Abbazia di San Pietro in Valle
La storia delle origini della vita monastica nel luogo dov’è sorta l’abbazia di San Pietro in Valle è raccolta nei Leggendari conservati nell’Archivio capitolare del Duomo di Spoleto.
Si narra di Lazzaro e Giovanni che nell’anno 516 vennero in Italia dalla Siria e dopo lunga peregrinazione scelsero di ritirarsi in una grotta nelle montagne di Spoleto erigendo un eremo che gli abitanti del luogo identificano con la Romitoria sul Monte Solenne, sopra Macenano.

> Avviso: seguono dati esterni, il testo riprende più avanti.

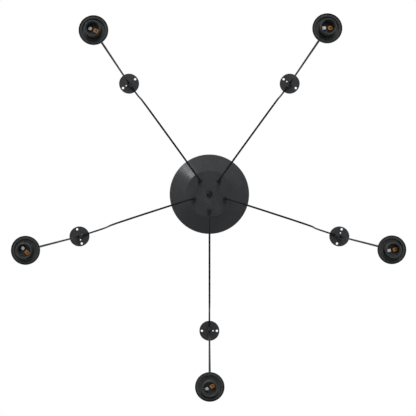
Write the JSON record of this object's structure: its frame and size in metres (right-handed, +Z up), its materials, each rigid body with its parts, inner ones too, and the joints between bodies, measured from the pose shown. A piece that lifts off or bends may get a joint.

Si deve a Faroaldo II, duca longobardo di Spoleto, l’edificazione sulla tomba dei Santi Lazzaro e Giovanni dell’abbazia dedicata a San Pietro in cui si ritirò nel 720 quando fu spodestato dal figlio Trasmondo II e dove morì da monaco nel 728.
Anche al figlio toccò la stessa sorte quando fu destituito dal re longobardo Liutprando, seguito dal suo successore Ilderico che fu scacciato dopo solo un anno di regno (739-740).
Le loro sepolture, ritrovate nei lavori di restauro iniziati nel 996 da Ottone III di Sassonia, furono degnamente sistemate nella parte absidale della chiesa reimpiegando sarcofagi romani, testimonianza di un più antico insediamento nella zona.
L’abbazia divenne così un mausoleo ducale che con donazioni ed annessioni estese la sua influenza religiosa ed economica in un vasto territorio, con il privilegio di non dipendere dal potere vescovile.
Ridimensionata nel suo ruolo prima con il passaggio del Ducato di Spoleto alla Chiesa (1230) e poi con la sua cessione al Capitolo Lateranense (1303), diventò infine abbazia commendataria concessa dai Pontefici alle famiglie Della Rovere, Ancajani e Cybo, che si succedettero nel possesso dell’abbazia. Attualmente la chiesa è di proprietà dello Stato, mentre il monastero è di proprietà privata.
La chiesa si presenta con facciata a capanna, oculo e portale rinascimentali, rivolta verso l’antico accesso da Spoleto. L’interno, a navata unica coperta con capriate, è decorato con un ciclo di affreschi con Scene del Vecchio e Nuovo Testamento che costituisce uno dei capisaldi della pittura umbra del XII secolo. Il transetto termina con tre absidi semicircolari; quella centrale è preceduta da un antecoro, secondo i modelli dell’architettura ottoniana.
L’altare maggiore, frutto degli arbitrari restauri del 1931, è composto da frammenti dell’antica iconostasi del secolo VIII che doveva ornare la chiesa longobarda. La lastra che funge da paliotto, commissionata dal duca di Spoleto Ilderico, è scolpita e firmata da un “Ursus Magester”. Nel braccio sinistro del transetto la mensa d’altare è composta da due sarcofagi romani sovrapposti che, secondo la tradizione, contengono le spoglie dei Santi Lazzaro e Giovanni, mentre nel pilastro orientale del braccio destro del transetto è murato un sarcofago romano del tipo a colonna, che si ritiene la sepoltura di Faroaldo II. Il possente campanile a quattro ordini è databile alla fine del secolo XI.
Il complesso monastico, di proprietà privata è stato recentemente ristrutturato per destinarlo alla ricettività come residenza d’epoca.
Pratiche terapeutiche
La singolare posizione dell’altare detto dei Santi Lazzaro e Giovanni, posto davanti all’abside del braccio sinistro del transetto, forma una sorta di angusto ambulacro che si deve percorrere accucciati e che ricorda vagamente i deambulatori delle cripte semianulari di alcune basiliche paleocristiane dove venivano venerate le reliquie dei martiri. Sul lato destro dell’altare è stata praticata una piccola apertura, protetta da una grata di ferro, la fenestrella confessionis, attraverso la quale erano visibili le reliquie dei santi monaci. Questa particolare soluzione ha favorito la pratica di un percorso devozionale per la protezione della salute del corpo.
Come raggiungere l’abbazia di San Pietro in Valle
Lungo la strada statale n. 209 Valnerina, presso Macenano, una breve carrozzabile sale fino all’abbazia (m 364).